LivePyxel: Accelerating image annotations with a Python-integrated webcam live streaming

TL;DR

LivePyxel addresses the annotation bottleneck in scientific imaging by delivering an open-source Python GUI that enables on-site, real-time image labeling through integrated video devices. It combines Bézier spline-based contours, binary masks, and a multi-layer, non-destructive editing framework built on OpenCV and Qt to produce precise, easily exportable masks and per-instance annotations. The paper demonstrates two data-generation pipelines: one using real-world water-microbial images for U-Net segmentation and another using controlled-background binary masks to synthesize large datasets, achieving competitive performance with established tools. By enabling on-site labeling, device-agnostic input, and seamless integration with downstream vision tasks, LivePyxel accelerates AI model deployment in experimental workflows and broadens participation from domain experts with limited coding expertise.

Abstract

The lack of flexible annotation tools has hindered the deployment of AI models in some scientific areas. Most existing image annotation software requires users to upload a precollected dataset, which limits support for on-demand pipelines and introduces unnecessary steps to acquire images. This constraint is particularly problematic in laboratory environments, where on-site data acquisition from instruments such as microscopes is increasingly common. In this work, we introduce \texttt{LivePixel}, a Python-based graphical user interface that integrates with imaging systems, such as webcams, microscopes, and others, to enable on-site image annotation.
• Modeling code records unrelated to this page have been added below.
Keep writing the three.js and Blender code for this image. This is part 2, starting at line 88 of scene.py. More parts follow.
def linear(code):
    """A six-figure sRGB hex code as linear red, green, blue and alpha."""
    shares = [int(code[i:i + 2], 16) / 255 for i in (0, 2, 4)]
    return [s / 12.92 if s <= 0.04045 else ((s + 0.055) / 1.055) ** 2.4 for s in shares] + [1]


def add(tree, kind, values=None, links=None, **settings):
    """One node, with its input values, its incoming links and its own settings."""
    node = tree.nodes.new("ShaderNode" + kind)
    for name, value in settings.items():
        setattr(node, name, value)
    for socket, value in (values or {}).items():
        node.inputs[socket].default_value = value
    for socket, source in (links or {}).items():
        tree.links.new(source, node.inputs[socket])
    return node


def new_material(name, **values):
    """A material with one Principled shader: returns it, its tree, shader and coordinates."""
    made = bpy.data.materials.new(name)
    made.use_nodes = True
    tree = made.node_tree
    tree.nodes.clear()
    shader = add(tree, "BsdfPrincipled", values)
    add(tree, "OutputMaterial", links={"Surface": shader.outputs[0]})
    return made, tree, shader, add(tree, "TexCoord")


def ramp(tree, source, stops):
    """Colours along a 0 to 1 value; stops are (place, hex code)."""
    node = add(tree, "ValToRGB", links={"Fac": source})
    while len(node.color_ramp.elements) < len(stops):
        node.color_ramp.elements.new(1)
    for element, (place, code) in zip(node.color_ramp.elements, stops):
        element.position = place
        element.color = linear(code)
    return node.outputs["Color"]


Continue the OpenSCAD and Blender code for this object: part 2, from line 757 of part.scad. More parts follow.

LivePyxel is designed to be easy to use through a simple interface that allows users to precisely delimit areas for annotation using tools commonly found in commercial graphics editing software. Of particular interest is the availability of Bézier splines and binary masks, and the software's capacity to work with non-destructive layers that enable high-performance editing. LivePyxel also integrates a wide compatibility across video devices, and it's optimized for object detection operations via the use of OpenCV in combination with high-performance libraries designed to handle matrix and linear algebra operations via Numpy effectively. LivePyxel facilitates seamless data collection and labeling, accelerating the development of AI models in experimental workflows. LivePyxel is freely available at https://github.com/UGarCil/LivePyxel

Figures (10)

• Figure 1: Overview of the LivePyxel architecture, illustrating the integration of webcam and image inputs with OpenCV for on-site image annotation. The system supports input from live microscopy or camera feeds as well as pre-existing datasets, processes them through the LivePyxel interface, and outputs both annotated images and segmentation masks for storage or further analysis by a vision model.
• Figure 2: Preview of the LivePyxel graphical user interface (GUI) with its main components labeled: (A) sliders for adjusting mask opacity and binary mask threshold, (B) labels panel for managing annotation categories, (C) annotation panel with main control buttons, (D) toolbar for selecting drawing and editing tools, (E) central canvas where objects are annotated on microscopy images in real time, and (F) navigation controls for browsing through image frames or dataset entries.
• Figure 3: Comparison between polygon (panels A and C) and Bézier-splines (panels B and D) in the delimitation of boundaries of a tardigrade's body. One Bézier unit is defined by three points. ptA and ptB constitute the start and end of the unit, whereas ptG serves as a point of gravity to pull the line away from the user's cursor, forcing it to become a curve.
• Figure 4: Illustration of the multi-layer annotation process. Each annotation is stored as a separate layer within a stack, which is subsequently merged into a single raster image from bottom to top upon saving.
• Figure 5: The F1 scores achieved by a U-Net model, highlighting the performance across the eight different microorganisms and the background. The U-Net was initialized with the VGG-19 weights. For more details regarding the training, see the main text.